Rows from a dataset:
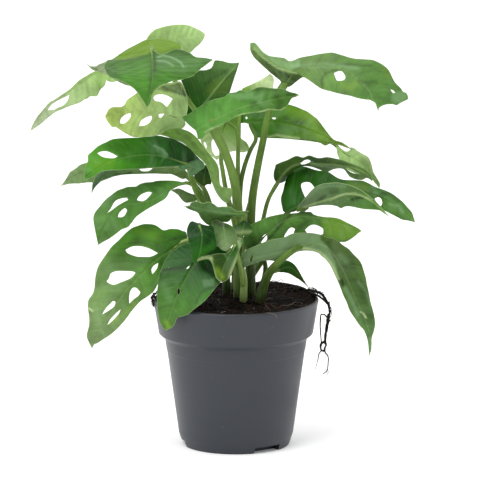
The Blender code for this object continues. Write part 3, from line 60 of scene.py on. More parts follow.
# Front drawing: an eye straight in front of the pot, a little above it
EYE_DISTANCE = 4.4
EYE_ELEVATION = math.radians(10.9)
EYE_TARGET = Vector((2.9 * MM, 0.0, 150.4 * MM))
DRAWING_CENTRE = 240.0
DRAWING_UNIT = 0.724 * MM

Point = tuple[float, float]
DeepPoint = tuple[float, float, float]
Colour = tuple[float, float, float]


def screen(red: float, green: float, blue: float) -> Colour:
    """A linear colour from its screen values, 0 to 255."""
    shares = [value / 255.0 for value in (red, green, blue)]
    return tuple(x / 12.92 if x < 0.04045 else ((x + 0.055) / 1.055) ** 2.4 for x in shares)


def smooth_step(value: float, low: float, high: float) -> float:
    """A smooth rise from 0 at low to 1 at high."""
    share = min(max((value - low) / (high - low), 0.0), 1.0)
    return share * share * (3.0 - 2.0 * share)


def eye_axes() -> tuple[Vector, Vector]:
    """The viewing direction of the drawing's eye and its upward direction."""
    forward = Vector((0.0, math.cos(EYE_ELEVATION), -math.sin(EYE_ELEVATION)))
    return forward, Vector((0.0, math.sin(EYE_ELEVATION), math.cos(EYE_ELEVATION)))


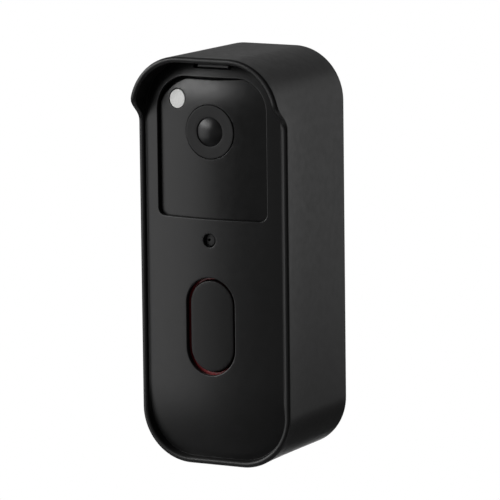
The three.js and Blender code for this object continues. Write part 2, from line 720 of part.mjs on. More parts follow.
add("button_cap", "matteBlack", buttonCap());
add("button_light_ring", "redLight", buttonLightRing());
add("button_seal", "greyRubber", buttonSeal());
add("button_board", "circuit", circuitBoard(rounded(24, 38, 3, 0, BUTTON_Y), BUTTON_BOARD_Z));
add("tactile_switch", "chip", tactileSwitch());
add("switch_plunger", "greyPlastic", disc(1.5, 0, BUTTON_Y, 31.6, 33.3, 12));
[[-1, -1], [1, -1], [-1, 1], [1, 1]].forEach(([across, up], i) => {
  const x = across * (BUTTON_WIDTH / 2 + (RING_SKIRT.inner + RING_SKIRT.outer) / 2);
  const y = BUTTON_Y + up * 5.5;
  add(`ring_led_${i + 1}`, "whiteLens", box(x - 0.6, x + 0.6, y - 1.2, y + 1.2, 30.9, 32.2));
});

add("release_tab", "greyPlastic", releaseTab());
add("release_spring", "steel", releaseSpring());

add("battery_1", "wrap", battery(-CELL_X));
add("battery_2", "wrap", battery(CELL_X));
add("battery_tray", "greyPlastic", batteryTray());
add("battery_contact_top", "steel", batteryContact(32.75));
add("battery_contact_bottom", "steel", batteryContact(-32.75));
add("main_board", "circuit", circuitBoard(outline(-20, 20, -36, 31, 2), MAIN_BOARD_Z));
add("shield_can", "tin", box(3.6, 18.4, 1.5, 22, 28, 30));
add("wifi_module", "chip", box(-18.5, -5.5, 10, 22, 28, 30.2));
add("antenna", "copper", box(-22.2, -21.8, -22, 18, 23.4, 31.4));
add("board_connector", "chip", box(-4, 4, -36, -33, 28, 29.4));

add("speaker_frame", "chip", speakerFrame());
add("speaker_cone", "greyPlastic", speakerCone());
add("speaker_gasket", "greyRubber", speakerGasket());
add("charge_board", "circuit", circuitBoard(outline(-9, 15, -62.4, -44.6, 1, 5), CHARGE_BOARD_Z, 1));
add("usb_port", "tin", usbPort());
add("port_flap", "silicone", portFlap());
add("reset_switch", "chip", box(RESET.x - 2, RESET.x + 2, RESET.y - 2, RESET.y + 2, 7.6, 9));
add("reset_button", "greyPlastic", resetButton());
TERMINALS.forEach((place, i) => add(`terminal_screw_${i + 1}`, "brass", terminalScrew(place)));

export default doorbell;
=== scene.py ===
import json
import math

import bmesh
import bpy
import numpy as np
from mathutils import Matrix, Vector
from mathutils.geometry import delaunay_2d_cdt


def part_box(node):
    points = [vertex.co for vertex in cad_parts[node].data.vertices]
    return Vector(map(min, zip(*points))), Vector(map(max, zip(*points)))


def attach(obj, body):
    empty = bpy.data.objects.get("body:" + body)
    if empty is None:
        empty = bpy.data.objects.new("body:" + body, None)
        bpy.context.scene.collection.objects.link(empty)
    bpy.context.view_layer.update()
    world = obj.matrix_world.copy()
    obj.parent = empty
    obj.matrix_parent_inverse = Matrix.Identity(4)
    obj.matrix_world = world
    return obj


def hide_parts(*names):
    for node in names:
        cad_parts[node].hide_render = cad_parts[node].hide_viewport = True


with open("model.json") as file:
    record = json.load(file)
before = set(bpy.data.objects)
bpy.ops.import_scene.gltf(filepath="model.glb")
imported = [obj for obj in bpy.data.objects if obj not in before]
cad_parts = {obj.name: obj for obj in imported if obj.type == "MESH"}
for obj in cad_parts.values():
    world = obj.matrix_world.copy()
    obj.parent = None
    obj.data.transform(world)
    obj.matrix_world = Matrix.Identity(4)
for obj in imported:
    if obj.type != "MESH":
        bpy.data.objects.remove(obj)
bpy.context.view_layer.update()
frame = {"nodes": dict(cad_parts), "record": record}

# Lengths in this script are millimetres: x across, d out from the wall and z up, as the doorbell
# hangs. A point (x, d, z) is at (x, -d, z) / 1000 in the frame's metres.
MM = 0.001


def node_box(node):
    """A node's lowest and highest (x, d, z), in millimetres."""
    low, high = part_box(node)
    return (low.x / MM, -high.y / MM, low.z / MM), (high.x / MM, -low.y / MM, high.z / MM)


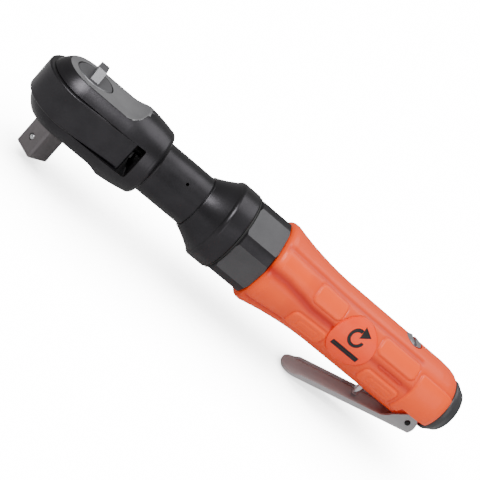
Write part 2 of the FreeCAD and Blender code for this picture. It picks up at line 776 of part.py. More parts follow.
def curved_disc(name, radius, inside, outside):
    """A disc bent round the grip on its -Y side, from the inside radius to the outside one."""
    shell = turned(name + "_shell", [
        ("badge_place - 20", inside),
        ("badge_place + 20", inside),
        ("badge_place + 20", outside),
        ("badge_place - 20", outside),
    ])
    punch = doc.addObject("Part::Cylinder", name + "_punch")
    bind(punch, {"Radius": radius, "Height": "30"})
    place(punch, x="badge_place", z="badge_rise", turn=Rotation(Vector(1, 0, 0), 90))
    disc = doc.addObject("Part::Common", name)
    disc.Base = shell
    disc.Tool = punch
    return disc


# Throttle

def make_throttle():
    """Valve across the handle: stem, poppet on its seat, spring and the screw plug over it."""
    seat = "valve_seat_height"
    stem = turned("valve_stem", [
        ("0", "-stem_bottom"),
        ("1.2", "-stem_bottom"),
        ("stem_radius", "0.8 - stem_bottom"),
        ("stem_radius", "-" + seat + " + 0.01"),
        ("0", "-" + seat + " + 0.01"),
    ], axis="V_Axis")
    keep(stem, "valve_stem", x="valve_place")
    poppet = turned("valve_poppet", [
        ("0", "0.02 - " + seat),
        ("4", "0.02 - " + seat),
        ("4.5", "0.6 - " + seat),
        ("4.5", "2.6 - " + seat),
        ("2", "2.6 - " + seat),
        ("2", "5 - " + seat),
        ("0", "5 - " + seat),
    ], axis="V_Axis")
    keep(poppet, "valve_poppet", x="valve_place")
    spring_length = value("plug_bottom + valve_seat_height - 2.6")
    solid_piece("valve_spring", coil(3.1, 0.35, 5, spring_length), x="valve_place",
                z="axis_height + 2.6 - valve_seat_height")
    tube("valve_seat", "valve_bore", "3", "-valve_seat_height - 1.5", "1.5", turn=ALONG_Z, x="valve_place")
    tube("stem_bushing", "4", "stem_radius + 0.05", "-17.4", "4.4", turn=ALONG_Z, x="valve_place")
    tube("stem_seal", "3.4", "stem_radius + 0.05", "-18.4", "0.9", turn=ALONG_Z, x="valve_place")
    plug = turned("valve_plug", [
        ("0", "plug_bottom"),
        ("valve_bore - 0.02", "plug_bottom"),
        ("valve_bore - 0.02", "14.5"),
        ("3.6", "14.5"),
        ("3.6", "15.6"),
        ("valve_bore - 0.02", "15.6"),
        ("valve_bore - 0.02", "housing_radius + 0.02"),
        ("plug_radius", "housing_radius + 0.4"),
        ("plug_radius", "plug_top - 0.5"),
        ("plug_radius - 0.5", "plug_top"),
        ("0", "plug_top"),
    ], axis="V_Axis")
    block(plug, "1.6", "12", "3", "-0.8", "0", "plug_top - 1.4")
    keep(plug, "valve_plug", x="valve_place")
    tube("plug_seal", "valve_bore - 0.05", "3.65", "14.6", "0.9", turn=ALONG_Z, x="valve_place")


def make_lever():
    """Pressed-steel lever: plate, low side flanges and two cheeks that hold the pin."""
    offset, reach = "lever_offset", "lever_reach"
    bottom = "-%s - lever_sheet" % offset
    body = plate("throttle_lever", "XZ_Plane", [
        ("-" + reach, bottom),
        ("3.2", bottom),
        ("5", "0", "7"),
        ("-2.6", "4.27", "5"),
        ("-9.6", "0.4"),
        ("-15", "1.25 - " + offset, "-9"),
        ("10 - " + reach, "1.25 - " + offset),
        ("7 - " + reach, "-" + offset),
        ("-" + reach, "-" + offset),
    ], "2 * lever_half_width", middle=True)
    padded(body, "XZ_Plane", [
        ("-" + reach + " - 5", "-" + offset),
        ("3.2 + 4", "-" + offset),
        ("3.2 + 4", "8"),
        ("-" + reach + " - 5", "8"),
    ], "2 * (lever_half_width - lever_sheet)", kind="Pocket", middle=True)
    edged(body, "7.5", lambda edge: edge.BoundBox.XMax < -71 and edge.BoundBox.ZLength > 1)
    rod(body, "pin_radius + 0.05", "40", y="-20", turn=ALONG_Y)
    turn = Rotation(Vector(0, 1, 0), -value("lever_angle"))
    keep(body, "throttle_lever", x="pin_place", z="axis_height - pin_drop", turn=turn)
    pin = doc.addObject("PartDesign::Body", "lever_pin")
    rod(pin, "pin_radius", "2 * pin_half_length", x="pin_place", y="-pin_half_length", z="-pin_drop",
        turn=ALONG_Y, kind="Additive")
    edged(pin, "0.3", rounded, kind="Chamfer")
    keep(pin, "lever_pin")


# Rear end

def make_rear():
    """Swivelling exhaust deflector with its felt, and the threaded air inlet with its screen."""
    deflector = turned("exhaust_deflector", [
        ("deflector_start", "inlet_radius + 0.08"),
        ("deflector_end", "inlet_radius + 0.08"),
        ("deflector_end", "12"),
        ("deflector_end - 1.5", "13.2", "2"),
        ("deflector_start + 2.5", "15.4"),
        ("deflector_start + 0.5", "15.4"),
        ("deflector_start", "14.9"),
    ])
    room = sketch_on(deflector, "YZ_Plane", "deflector_start")
    ring_outline(room, "12.6")
    ring_outline(room, "inlet_radius + 1.2")
    extruded(deflector, room, "5.6", kind="Pocket", back=True)
    vent = padded(deflector, "YZ_Plane", [
        ("-1.1", "inlet_radius + 1.8"),
        ("1.1", "inlet_radius + 1.8"),
        ("1.1", "11.2"),
        ("-1.1", "11.2"),
    ], "20", offset="deflector_start", kind="Pocket", back=True)
    repeated(deflector, vent, "12")
    keep(deflector, "exhaust_deflector")
    tube("silencer_felt", "12.4", "inlet_radius + 1.4", "deflector_start + 0.4", "4.8")
    inlet = turned("inlet_bushing", [
        ("216", "0"),
        ("inlet_end", "0"),
        ("inlet_end", "inlet_radius - 0.8"),
        ("inlet_end - 0.8", "inlet_radius"),
        ("housing_end + 0.1", "inlet_radius"),
        ("housing_end + 0.1", "7"),
        ("216", "7"),
    ])
    rod(inlet, "4", "60", x="210")
    rod(inlet, "inlet_thread", "inlet_thread_length + 1", x="inlet_end - inlet_thread_length")
    keep(inlet, "inlet_bushing")
    tube("inlet_screen", "6.9", "0.6", "214.3", "1")


make_ratchet_housing()
make_ratchet_yoke()
make_square_drive()
make_pawl()
make_knob()
make_head_trim()
make_crankshaft()
make_crank_bearings()
make_planets()
make_gear_ring()
make_clamp_nut()
make_motor_housing()
make_motor()
make_grip_sleeve()
make_throttle()
make_lever()
make_rear()
doc.recompute()

# Every object must be sound, and every cut must take something away, before anything is written.
faults = []
for thing in doc.Objects:
    if "Invalid" in thing.State or "Error" in thing.State:
        faults.append("%s has failed" % thing.Name)
        continue
    base = getattr(thing, "BaseFeature", None)
    cuts = "Pocket" in thing.TypeId or "Subtractive" in thing.TypeId
    if cuts and base and thing.Shape.Volume > base.Shape.Volume - 1e-6:
        faults.append("%s cuts nothing" % thing.Name)
for piece in subparts:
    if piece.Shape.isNull() or not piece.Shape.isValid():
        faults.append("%s has no valid shape" % piece.Label)
if faults:
    raise RuntimeError("; ".join(faults))

os.makedirs("parts", exist_ok=True)
for piece in subparts:
    piece.Shape.exportStep("parts/%s.step" % piece.Label)
    print("%-24s %10.1f mm3 %2d solids" % (piece.Label, piece.Shape.Volume, len(piece.Shape.Solids)))
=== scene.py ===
import json
import math

import bmesh
import bpy
import numpy as np
from mathutils import Matrix, Vector


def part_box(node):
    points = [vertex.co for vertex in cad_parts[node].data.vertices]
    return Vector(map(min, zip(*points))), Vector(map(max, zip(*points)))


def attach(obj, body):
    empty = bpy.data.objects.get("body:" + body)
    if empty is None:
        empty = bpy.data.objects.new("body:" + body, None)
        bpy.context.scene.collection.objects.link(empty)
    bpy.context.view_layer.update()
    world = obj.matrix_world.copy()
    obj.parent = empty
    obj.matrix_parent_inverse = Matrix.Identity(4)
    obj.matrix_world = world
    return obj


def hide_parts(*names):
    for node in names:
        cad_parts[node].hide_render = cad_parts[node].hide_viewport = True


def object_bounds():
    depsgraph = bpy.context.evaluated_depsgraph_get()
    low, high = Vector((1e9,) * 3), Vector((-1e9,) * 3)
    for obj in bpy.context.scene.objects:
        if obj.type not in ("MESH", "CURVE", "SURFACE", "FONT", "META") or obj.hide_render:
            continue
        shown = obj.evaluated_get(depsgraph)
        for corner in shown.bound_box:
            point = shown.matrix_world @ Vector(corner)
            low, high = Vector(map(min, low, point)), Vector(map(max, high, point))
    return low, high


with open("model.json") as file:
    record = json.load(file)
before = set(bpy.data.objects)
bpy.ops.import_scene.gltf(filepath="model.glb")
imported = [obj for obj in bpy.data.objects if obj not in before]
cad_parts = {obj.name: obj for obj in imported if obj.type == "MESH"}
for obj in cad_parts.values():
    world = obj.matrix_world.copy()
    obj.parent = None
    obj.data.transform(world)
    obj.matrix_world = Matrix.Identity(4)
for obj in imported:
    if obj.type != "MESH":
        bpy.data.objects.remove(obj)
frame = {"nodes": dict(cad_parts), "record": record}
cad_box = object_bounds()
nodes = frame["nodes"]
AXIS_Z = 0.017          # height of the tool axis above the drive's shoulder

# ---------------------------------------------------------------------------
# Camera: a long lens above the tool's head end, turned so that the tool lies
# across the view from the upper left to the lower right.
EYE = Vector((-0.0384, -0.4859, 0.2007))
AZIMUTH, ELEVATION, ROLL = math.radians(16), math.radians(-19.8), math.radians(45.5)
HALF_VIEW, FOCAL_LENGTH = 240, 1108      # in the view's own units
DOWN = 0.003            # how far the eye sits below EYE, in the view's plane
lens = bpy.data.cameras.new("camera")
lens.angle = 2 * math.atan(HALF_VIEW / FOCAL_LENGTH)
lens.clip_end = 20
camera = bpy.data.objects.new("camera", lens)
bpy.context.scene.collection.objects.link(camera)
ahead = Vector((math.sin(AZIMUTH), math.cos(AZIMUTH), 0)) * math.cos(ELEVATION)
ahead.z = math.sin(ELEVATION)
level = ahead.cross(Vector((0, 0, 1))).normalized()
upward = level.cross(ahead)
across = level * math.cos(ROLL) + upward * math.sin(ROLL)
lift = upward * math.cos(ROLL) - level * math.sin(ROLL)
turn = Matrix((across, lift, -ahead)).transposed().to_4x4()
camera.matrix_world = Matrix.Translation(EYE - DOWN * lift) @ turn
bpy.context.scene.camera = camera

# ---------------------------------------------------------------------------
# Studio: the tool stands on a glowing white sheet whose glow dims near the tool,
# a painted shadow, under a big soft light on the left, one above and a dim fill.
PURE_WHITE = 16         # strength at which a sheet or the sky shows as plain white
SKY_LIGHT = 0.36        # strength of the sky as a light on the tool
world = bpy.data.worlds.new("studio")
bpy.context.scene.world = world
world.use_nodes = True
sky = world.node_tree
sky.nodes["Background"].inputs["Color"].default_value = (1, 1, 1, 1)
sky_strength = sky.nodes.new("ShaderNodeMath")
sky_strength.operation = "MULTIPLY_ADD"
sky_strength.inputs[1].default_value = PURE_WHITE
sky_strength.inputs[2].default_value = SKY_LIGHT
sky_ray = sky.nodes.new("ShaderNodeLightPath")
sky.links.new(sky_ray.outputs["Is Camera Ray"], sky_strength.inputs[0])
sky.links.new(sky_strength.outputs["Value"], sky.nodes["Background"].inputs["Strength"])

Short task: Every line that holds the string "this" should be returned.

Solved problem:
The Blender code for this object continues. Write part 3, from line 60 of scene.py on. More parts follow.
The three.js and Blender code for this object continues. Write part 2, from line 720 of part.mjs on. More parts follow.
# Lengths in this script are millimetres: x across, d out from the wall and z up, as the doorbell
Write part 2 of the FreeCAD and Blender code for this picture. It picks up at line 776 of part.py. More parts follow.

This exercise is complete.